Você era o bebê afeto. Sempre queria alguém por perto conversando, ou mostrando algo, ou simplesmente andando com você pra lá e pra cá. E era tão gostoso quando você deitava sua cabecinha no meu ombro e eu podia cheirar seu cabelinho…cheirinho de céu!
Você sempre foi investigativo e curioso. Aos 9 meses, quando me escondi atrás do sofá e estendi a mão para cima com um fantoche de jacaré, você deu a volta, segurando com suas mãozinhas pequenas nas almofadas, chegou até mim e encostou no meu ombro. Seu olhar dizia algo como “mãe, valeu a tentativa, mas eu sei que é a sua mão”.
Você sempre amou comer, desde o leite materno, passando pela primeira maçã até todas as papinhas que tentei. Hoje em dia, costumo me referir a você como “o menino que degusta até água fazendo huuummmm”.
E você sempre foi o menino dos olhos grandes de jabuticaba. Olhos daqueles onde você vê a alma. Transparentes e cristalinos como água na folha de taioba. Ao contrário da Esfinge, seu olhar sempre disse “decifra-me e, depois, devoro-te”. Porque é impossível tentar decifrar-te sem ser totalmente envolvida e encantada por você.
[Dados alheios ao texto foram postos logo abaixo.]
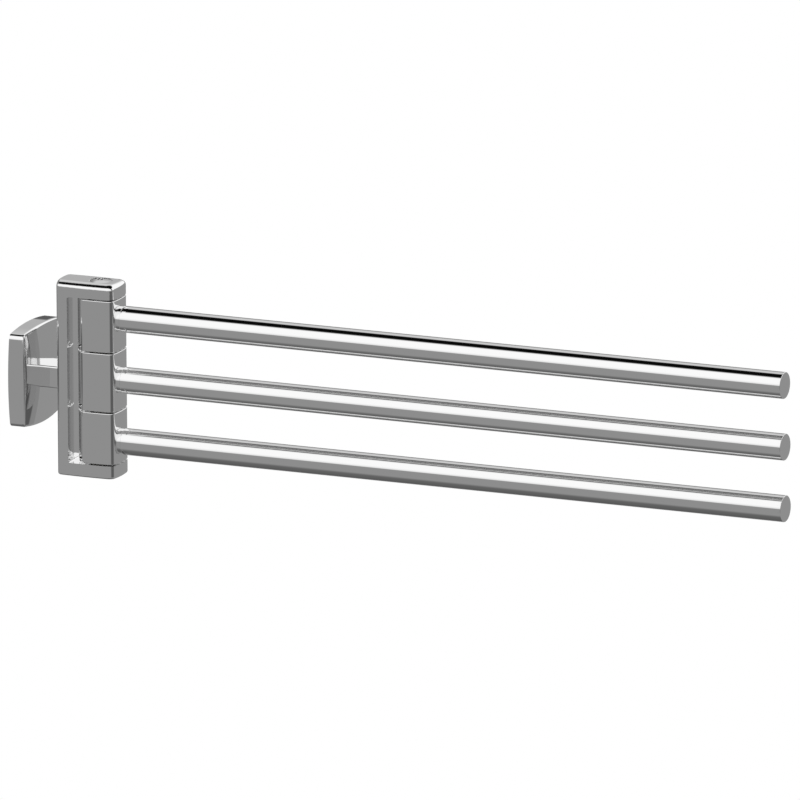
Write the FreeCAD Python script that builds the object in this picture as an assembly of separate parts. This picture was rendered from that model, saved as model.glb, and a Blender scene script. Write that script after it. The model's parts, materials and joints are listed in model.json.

Quando completou seu primeiro aninho, você continuou lindo, investigativo, esperto. Os mesmos olhos grandes e profundos tornaram-se, naquele momento, mais sérios. Quase como se você pensasse muito e o tempo todo. Sempre concentrado em algo, dificilmente percebia quando chamávamos seu nome. Os sorrisos se ocultaram um bocado e nos perguntávamos o que estava acontecendo. Até que, um ano depois, descobrimos.
Você não era o que se poderia chamar de “um garotinho comum”. Seu cérebro se desenvolveu de uma forma diferente. E esta diferença se chamava “autismo”.
Tudo que é desconhecido causa medo, pânico, muitas vezes até a dor. E, naquele momento, mamãe sentiu que não te conhecia. Que tudo o que sabia do bebê esperto, investigativo, carinhoso e com grandes olhos de jabuticaba estava errado. Mamãe sofreu o que se chama “luto”, quase como se tivesse perdido o bebê que conheceu.
Sabe, filho, em meio a todas as minhas imperfeições, muitas vezes me questiono se você também não sofreu um luto ao perceber que eu não era a mãe que você esperava, ou que pensava que eu fosse. Talvez você esperasse uma mãe que escrevesse menos e agisse mais. Ou que tivesse mais talento para te ensinar tudo o que precisa aprender. Um dia, se você me contar isso, vou entender. Eu, mais que ninguém, sei a pessoa falha que sou.
Quanto ao luto que tive, só posso te pedir perdão. Era o luto do desconhecimento e do medo.
Mas, te conto uma coisa: no momento em que te redescobri e te conheci de verdade, fui inundada novamente pelo mesmo amor que tive pelo feijãozinho na minha barriga. Pelo bebê risonho, afetuoso, comilão e investigativo. Sabe por que? Porque os enormes olhos de jabuticaba continuam ali, transparentes e cristalinos, mostrando a sua alma. E ela nunca mudou! Ela é tão linda, meu amor! TÃO linda!! Ela só se expressa de formas diferentes: são barulhinhos, beijos de boca aberta, amassos, sorrisos, e muito “iiiii”. É com ela que você toca as pessoas. É com ela que você me molda e me transforma todos os dias.
Em seus olhos vejo o meu bebê, que virou um menininho, e que agora vira um garoto de 9 anos. Já vejo alguns tímidos e finos pelinhos de bigode. O tempo passa inclusive para você. Que privilégio ter te colocado no mundo! Que privilégio ser a pessoa que mais convive com você desde que você nasceu!
É incrível aprender com você diariamente. É tocante ouvir de outras pessoas como você as ajudou sem nem mesmo saber. E é,por vezes, preocupante perceber que você se sabe diferente. Você conhece suas dificuldades. Você sabe das barreiras que ainda precisa escalar.
Pois hoje, no seu aniversário de 9 anos, estou aqui para te dizer que seguro a sua mão nesta caminhada com prazer. Me orgulho de cada nova conquista sua. E vou te ajudar a superar cada barreira com amor e paciência.
E quem sabe, quando eu estiver velhinha, ainda vou ouvir você dizer “mãe, seus olhos são grandes e expressivos como os meus. E, olhando no fundo deles, vejo a sua alma. Vejo a mãe que sempre desejei ter”.
Te amo hoje, amanhã, e até o fim desta vida!